CLIMATE: March 2026
When the Weather Turns Political: Indigenous Lands at the Climate Frontier in 2026
ETHNOMAD

From the Amazon basin to Aotearoa’s storm-battered coasts, tribal communities confront intensifying climate stress while fighting to secure the lands that anchor their survival.
At dawn in the upper Amazon, smoke drifts low across the forest canopy. In recent years, drought has tightened its grip in places that once seemed permanently wet. Rivers fall earlier. Fires spread further. For Indigenous communities whose territories overlap with some of the planet’s most biodiverse regions, climate change is no longer a projection but a daily variable.
In early 2026, global monitoring reports confirmed that Indigenous and Afro-descendant territories across the Amazon have seen expanded legal recognition, adding millions of hectares to formally acknowledged lands. On paper, this marks progress. In practice, communities continue to face illegal logging, mining encroachment, and weakened enforcement structures. Recognition without protection is fragile.
Climate stress compounds this vulnerability. Extended dry seasons increase fire risk. Unpredictable rainfall disrupts traditional agricultural cycles. Fish migration patterns shift. The forest, once read through generational memory, now behaves asymptotically toward new norms that elders describe as unfamiliar.
Across the Pacific, Māori communities in Aotearoa face a different but equally pressing challenge. Severe weather systems have intensified in frequency and impact. Coastal settlements confront erosion and saltwater intrusion. In response, iwi leaders in 2026 are advancing community-led climate frameworks that integrate mātauranga Māori, traditional ecological knowledge, with modern hazard modelling. Adaptation plans are not confined to infrastructure. They include restoring wetlands, protecting customary food grounds, and mapping sacred landscapes to account for projected sea-level rise.
This is not a symbolic action. It is strategic resilience rooted in land.

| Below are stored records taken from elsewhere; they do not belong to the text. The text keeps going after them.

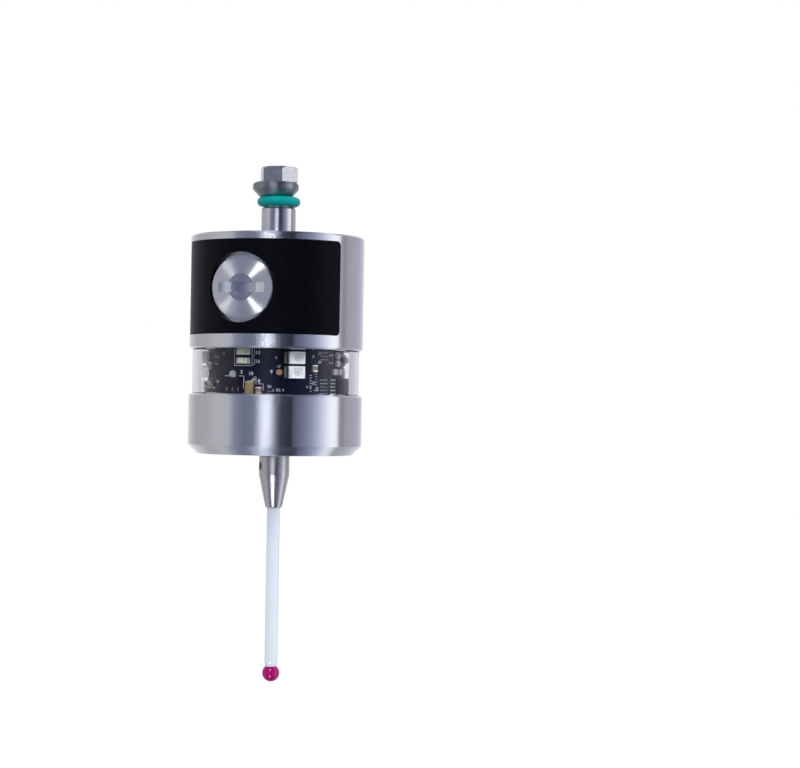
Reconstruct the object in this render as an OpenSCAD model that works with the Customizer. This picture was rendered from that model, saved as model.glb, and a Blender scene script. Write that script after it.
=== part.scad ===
// Optical touch probe for a machining centre. A stainless body in two housings holds a clear
// signal window between them, a battery lies across the upper housing behind a slotted cap, and
// a ceramic stylus with a ruby ball hangs from a three-ball kinematic seat behind the nose.
// The origin is the centre of the mounting face, and +Z points up into the machine's shank.

/* [Body] */
// Diameter of the stainless body
body_d = 40; // [39:0.5:44]
// Height of the upper housing
upper_h = 26; // [25.5:0.5:30]
// Height of the window opening between the two housings
window_h = 10.3; // [9.3:0.1:13]
// Height of the lower housing
lower_h = 13.7; // [13.5:0.1:17]
// Chamfer round the nose
nose_chamfer = 2.1; // [1:0.1:3]
// Chamfer on the other outside edges of both housings
edge_chamfer = 0.4; // [0.2:0.1:0.8]
// Wall of the lower housing round its cavity
lower_wall = 3.5; // [3:0.1:3.6]
// Thickness of the lower housing's floor
nose_floor = 2.4; // [2:0.1:3]

/* [Mounting stem] */
// Diameter of the stem that stands on the mounting face
stem_d = 8; // [7.5:0.1:9]
// Height of the stem
stem_h = 6.8; // [5:0.1:9]
// Depth of the relief round the stem's foot, outside which the shank's end face seats
relief_h = 0.4; // [0.2:0.05:0.6]
// Diameter of the stem's thread in the housing
stem_thread_d = 6; // [5:0.5:7]
// Depth of the stem's thread in the housing
stem_thread_h = 4; // [3:0.25:4.2]
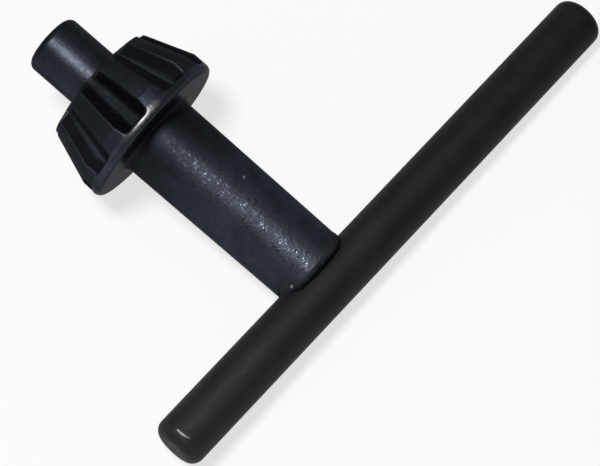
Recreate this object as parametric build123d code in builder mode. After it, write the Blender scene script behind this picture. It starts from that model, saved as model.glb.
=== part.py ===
"""Drill chuck key: a toothed key body with a round cross bar welded across its end.

Millimetres, +Z up. The key lies on the plane Z = 0 as it comes to rest: on the back edge of its
toothed head, on the weld ring at the end of its shank, and on the end of the bar's long arm.
So the pilot points a little upwards, and the bar leans a little down to its long end.
The cross bar runs along X, with its long arm towards +X, and the pilot points towards +Y.
The origin is at the middle of the key's box, on the surface that it lies on.
"""

from build123d import *
from math import acos, asin, atan2, cos, degrees, hypot, radians, sin, sqrt, tan
import os

# Cross bar
bar_diameter = 6.8
bar_short_arm = 28.5            # from the shank's axis to the near end
bar_long_arm = 50.3             # from the shank's axis to the far end
bar_lean_angle = 1.5            # that the weld leaves the bar off square, long arm away from the pilot
bar_end_round = 1.5

# Shank
shank_diameter = 10.5           # where it meets the cross bar
shank_head_diameter = 11.0      # where it meets the head
shank_end_distance = 2.6        # from the bar's axis to the flat end that is pressed onto the bar
shank_neck_round = 0.8          # fillet between the shank and the back of the head

# Toothed head
head_back_distance = 28.7       # from the bar's axis to the head's back face
head_diameter = 21.3
head_back_round = 0.8
rim_width = 2.9                 # widest part of the head, back round and collar included
collar_width = 1.15             # full ring behind the tooth gaps
tip_cone_length = 6.4
tip_cone_angle = 20.0           # between the tooth tips and the axis
front_step = 0.5                # how far the tooth fronts stand behind the hub's front face
hub_diameter = 12.4

# Teeth
tooth_count = 9
tooth_edge_round = 0.25
gap_depth = 1.8                 # from the head's largest diameter, where the gaps end
gap_floor_width = 1.5           # where the gaps end at the collar
gap_tip_angle = 23.5            # of the full turn, at the head's largest diameter
gap_corner_round = 0.5
gap_end_round = 0.7             # left by the tool that ends the gap at the collar

# Pilot
pilot_diameter = 8.0
pilot_length = 8.0
pilot_end_round = 1.0
pilot_root_round = 0.4

# Ring of metal squeezed out where the shank is welded onto the bar
weld_height = 0.2               # that the ring stands out from the shank
weld_front_distance = 4.5       # from the bar's axis to the ring's edge on the shank
weld_back_distance = 2.1        # from the bar's axis to the ring's edge over the bar
weld_seat_diameter = 8.0        # inner edge of the ring, under the shank's end
weld_round = 0.18

# Distances along the key's axis, from the bar's axis
rim_front = head_back_distance + rim_width
tooth_front = rim_front + tip_cone_length
hub_front = tooth_front + front_step
pilot_tip = hub_front + pilot_length
collar_front = head_back_distance + collar_width

# Radii
bar_radius = bar_diameter / 2
head_radius = head_diameter / 2
pilot_radius = pilot_diameter / 2
weld_radius = shank_diameter / 2 + weld_height
tooth_front_radius = head_radius - tip_cone_length * tan(radians(tip_cone_angle))

# The key rests on two rounded edges of its body, the head's back edge and the weld ring's. The
# pitch is the angle at which both are equally low, so it lifts the pilot.
head_edge_radius = head_radius - head_back_round
head_edge_distance = head_back_distance + head_back_round
weld_edge_radius = weld_radius - weld_round
weld_edge_distance = weld_back_distance + weld_round
edge_gap = head_edge_distance - weld_edge_distance
edge_step = head_edge_radius - weld_edge_radius
pitch = acos((weld_round - head_back_round) / hypot(edge_gap, edge_step)) - atan2(edge_gap, edge_step)
bar_height = weld_edge_radius * cos(pitch) - weld_edge_distance * sin(pitch) + weld_round

# It also turns about its own axis until the end of the long arm meets the surface.
arm_end = bar_long_arm - bar_end_round
bar_edge_radius = bar_radius - bar_end_round
arm_slope = asin((bar_height - bar_end_round) / hypot(arm_end, bar_edge_radius))
arm_slope -= atan2(bar_edge_radius, arm_end)
lean = radians(bar_lean_angle)
roll = asin((sin(arm_slope) - sin(lean) * sin(pitch)) / (cos(lean) * cos(pitch)))

# Directions of the pilot, square to it, and of the long arm, as the key rests
pilot_direction = Vector(0, cos(pitch), sin(pitch))
square_direction = Vector(cos(roll), sin(roll) * sin(pitch), -sin(roll) * cos(pitch))
arm_direction = square_direction * cos(lean) - pilot_direction * sin(lean)

# Reach in front of and behind the middle of the bar, which centres the key on the origin
front_reach = (
    (pilot_tip - pilot_end_round) * cos(pitch)
    + (pilot_radius - pilot_end_round) * sin(pitch)
    + pilot_end_round
)
back_reach = (
    max((bar_short_arm - bar_end_round) * arm_direction.Y, -arm_end * arm_direction.Y)
    + bar_edge_radius * sqrt(1 - arm_direction.Y**2)
    + bar_end_round
)
key_origin = Vector(
    (bar_short_arm - bar_long_arm) / 2 * arm_direction.X,
    (back_reach - front_reach) / 2,
    bar_height,
)

# The key's own frame has its Z axis along the shank and its X axis on the short arm's side.
key_frame = Plane(origin=key_origin, x_dir=-square_direction, z_dir=pilot_direction)
key_axis = Axis(key_origin, pilot_direction)
profile_plane = Plane(origin=key_origin, x_dir=key_frame.y_dir, z_dir=key_frame.x_dir)
bar_frame = Plane(
    origin=key_origin - arm_direction * bar_short_arm, x_dir=key_frame.y_dir, z_dir=arm_direction
)


# Cross bar: a plain round rod with rounded ends
with BuildPart() as cross_bar:
    with BuildSketch(bar_frame):
        Circle(bar_radius)
    extrude(amount=bar_short_arm + bar_long_arm)
    fillet(cross_bar.edges().filter_by(GeomType.CIRCLE), radius=bar_end_round)


# One gap between two teeth, along +X of a frame whose Z axis is the key's axis. Its floor and
# sides all point at the apex of the tooth-tip cone, so the teeth taper towards the pilot.
apex_distance = rim_front + head_radius / tan(radians(tip_cone_angle))
gap_root_radius = head_radius - gap_depth
gap_tip_width = 2 * head_radius * sin(radians(gap_tip_angle / 2))
gap_side_slope = (gap_tip_width - gap_floor_width) / 2 / (head_radius - gap_root_radius)
gap_reach = 1.3 * head_radius
gap_mouth_width = gap_floor_width + 2 * gap_side_slope * (gap_reach - gap_root_radius)
gap_front = hub_front + front_step


def gap_section(distance):
    """Outline of the gap across the key's axis, narrowing towards the apex."""
    taper = (apex_distance - distance) / (apex_distance - collar_front)
    with BuildSketch(Plane.XY.offset(distance)) as section:
        with BuildLine():
            Polyline(
                (gap_root_radius * taper, -gap_floor_width / 2 * taper),
                (gap_reach * taper, -gap_mouth_width / 2 * taper),
                (gap_reach * taper, gap_mouth_width / 2 * taper),
                (gap_root_radius * taper, gap_floor_width / 2 * taper),
                close=True,
            )
        make_face()
    return section.sketch


with BuildPart() as tooth_gap:
    loft([gap_section(collar_front), gap_section(gap_front)], ruled=True)
    floor = tooth_gap.faces().sort_by(Axis.X)[0]
    fillet(floor.edges().sort_by(Axis.Z)[0], radius=gap_end_round)
    side_edges = tooth_gap.edges().filter_by(lambda edge: edge.length > tip_cone_length)
    fillet(side_edges.group_by(Axis.X)[0], radius=gap_corner_round)


def is_tooth_edge(edge, tolerance=0.01):
    """True for an edge on the outer surface of the teeth, in front of the uncut collar.

    The straight line where a turned surface closes on itself is no real edge.
    """
    if edge.geom_type == GeomType.LINE:
        return False
    point = key_frame.to_local_coords(edge.position_at(0.5))
    cone_radius = tooth_front_radius + (tooth_front - point.Z) * tan(radians(tip_cone_angle))
    is_outside = abs(hypot(point.X, point.Y) - min(cone_radius, head_radius)) < tolerance
    return is_outside and collar_front - tolerance < point.Z < tooth_front + tolerance


# Key body: pilot, toothed head and shank, forged and turned as one piece
with BuildPart() as key_body:
    with BuildSketch(profile_plane):
        with BuildLine():
            Polyline(
                (0, shank_end_distance),
                (shank_diameter / 2, shank_end_distance),
                (shank_head_diameter / 2, head_back_distance),
                (head_radius, head_back_distance),
                (head_radius, rim_front),
                (tooth_front_radius, tooth_front),
                (hub_diameter / 2, hub_front),
                (pilot_radius, hub_front),
                (pilot_radius, pilot_tip),
                (0, pilot_tip),
                close=True,
            )
        make_face()
        for across, along, corner_round in (
            (shank_head_diameter / 2, head_back_distance, shank_neck_round),
            (head_radius, head_back_distance, head_back_round),
            (pilot_radius, hub_front, pilot_root_round),
            (pilot_radius, pilot_tip, pilot_end_round),
        ):
            corner = vertices().sort_by_distance(Vector(across, along))[0]
            fillet(corner, radius=corner_round)
    revolve(axis=key_axis)
    with Locations(key_frame):
        with PolarLocations(0, tooth_count, start_angle=90 + 180 / tooth_count):
            add(tooth_gap.part, mode=Mode.SUBTRACT)
    add(cross_bar.part, mode=Mode.SUBTRACT)
    fillet(key_body.edges().filter_by(is_tooth_edge), radius=tooth_edge_round)


# Weld bead: squeezed-out ring that fills the corner between the shank's end and the bar
with BuildPart() as weld_bead:
    with BuildSketch(profile_plane):
        with BuildLine():
            Polyline(
                (weld_seat_diameter / 2, weld_back_distance),
                (weld_radius, weld_back_distance),
                (weld_radius, weld_front_distance),
                (weld_seat_diameter / 2, weld_front_distance),
                close=True,
            )
        make_face()
        fillet(vertices().group_by(Axis.X)[-1], radius=weld_round)
    revolve(axis=key_axis)
    add(cross_bar.part, mode=Mode.SUBTRACT)
    add(key_body.part, mode=Mode.SUBTRACT)


key_body.part.label = "key_body"
cross_bar.part.label = "cross_bar"
weld_bead.part.label = "weld_bead"

os.makedirs("parts", exist_ok=True)
export_step(key_body.part, "parts/key_body.step")
export_step(cross_bar.part, "parts/cross_bar.step")
export_step(weld_bead.part, "parts/weld_bead.step")

print("pitch", round(degrees(pitch), 3), "roll", round(degrees(roll), 3))
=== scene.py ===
"""Looks, light and camera for the drill chuck key. Metres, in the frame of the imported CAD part."""

import math

import bmesh
import bpy
from mathutils import Matrix, Vector, noise


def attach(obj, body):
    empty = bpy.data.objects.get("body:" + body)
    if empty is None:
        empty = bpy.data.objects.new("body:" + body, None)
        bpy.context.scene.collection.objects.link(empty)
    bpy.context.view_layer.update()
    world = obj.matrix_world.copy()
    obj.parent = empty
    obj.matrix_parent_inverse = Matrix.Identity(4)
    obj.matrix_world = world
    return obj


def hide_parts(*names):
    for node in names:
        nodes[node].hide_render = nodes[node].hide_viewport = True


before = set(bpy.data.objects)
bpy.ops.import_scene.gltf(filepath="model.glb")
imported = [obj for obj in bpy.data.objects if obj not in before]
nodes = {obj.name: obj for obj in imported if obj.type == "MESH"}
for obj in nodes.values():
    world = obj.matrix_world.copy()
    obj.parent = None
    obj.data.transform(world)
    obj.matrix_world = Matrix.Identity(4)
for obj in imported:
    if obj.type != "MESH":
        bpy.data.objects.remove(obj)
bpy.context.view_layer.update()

MM = 0.001
scene = bpy.context.scene

# The key's own frame, as part.py lays the key down: Z along the shank, X along the short arm.
key_origin = Vector((-10.8923, -20.9224, 4.9273)) * MM
pilot_direction = Vector((0.0, 0.982162, 0.188035))
arm_direction = Vector((0.999296, -0.020657, -0.031316))
key_x = -Vector((0.999639, 0.005055, -0.026403))
key_y = pilot_direction.cross(key_x)
key_matrix = Matrix((key_x, key_y, pilot_direction)).transposed().to_4x4()
key_matrix.translation = key_origin

# Distances along the key's axis from the bar's axis, and radii, in millimetres as in part.py
SHANK_END = 2.6
SHANK_RADIUS = 5.25
SHANK_TAPER = 0.0096  # that the radius grows per millimetre towards the head
COLLAR_FRONT = 29.85
RIM_FRONT = 31.6
TOOTH_FRONT = 38.0
HEAD_RADIUS = 10.65
TOOTH_FRONT_RADIUS = 8.32


# Materials

def new_material(name):
    """A material with a Principled shader. Returns it, its tree and the shader."""
    material = bpy.data.materials.new(name)
    material.use_nodes = True
    tree = material.node_tree
    return material, tree, tree.nodes["Principled BSDF"]


def add_node(tree, kind, values=None, **settings):
    """Adds a node. Values are set on its inputs, and an output among them is linked."""
    node = tree.nodes.new(kind)
    for key, value in settings.items():
        setattr(node, key, value)
    for key, value in (values or {}).items():
        if isinstance(value, bpy.types.NodeSocket):
            tree.links.new(value, node.inputs[key])
        else:
            node.inputs[key].default_value = value
    return node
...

In Indonesia, meanwhile, customary land claims have expanded over the past decade, yet climate-linked flooding and shifting development policy create uncertainty. For forest and riverine communities, secure tenure remains the foundation for adaptation. Without territorial authority, climate planning becomes provisional.
What emerges across continents is a shared pattern. Climate change magnifies existing political fault lines. Where Indigenous rights are secure, communities can deploy centuries of accumulated ecological knowledge. Where tenure is weak or contested, adaptation efforts remain exposed.
This is the frontier of 2026. Not only rising temperatures or intensifying storms, but the political geography of resilience.
For ETHNOMAD readers, this tension resonates deeply. Whether in Bangladesh’s coastal drying fields, in the haor wetlands of Sylhet, or in Amazonian forest corridors, the pattern repeats. Culture and ecology are not separate systems. They co-evolve. When land governance destabilises, cultural continuity strains.
Indigenous leaders globally are not waiting for external solutions. They are mapping fire regimes, reviving seasonal calendars, strengthening intergenerational knowledge transfer, and asserting land stewardship as climate action. Yet their efforts hinge on one condition: authority over place.
In 2026, climate change is no longer framed solely in terms of carbon and degrees. It is framed as a jurisdiction. It is framed as access. It is framed as who decides what happens to land when the weather shifts.
The lesson is neither romantic nor abstract. Resilience is territorial.
Where Indigenous custodians retain decision-making power, forests stand longer, fisheries recover faster, and adaptation strategies endure. Where rights erode, climate risk accelerates.
The weather has always shaped culture. Now it is reshaping politics.
And at the climate frontier, Indigenous lands remain both the most vulnerable and the most instructive territories on Earth.

Preparing for the ceremony in the forest, his painted skin and feathered headdress reflect generations of cultural continuity. Across the Amazon in 2026, communities like his confront a changing climate alongside shifting legal protections, defending not only territory but the knowledge systems that bind identity to land.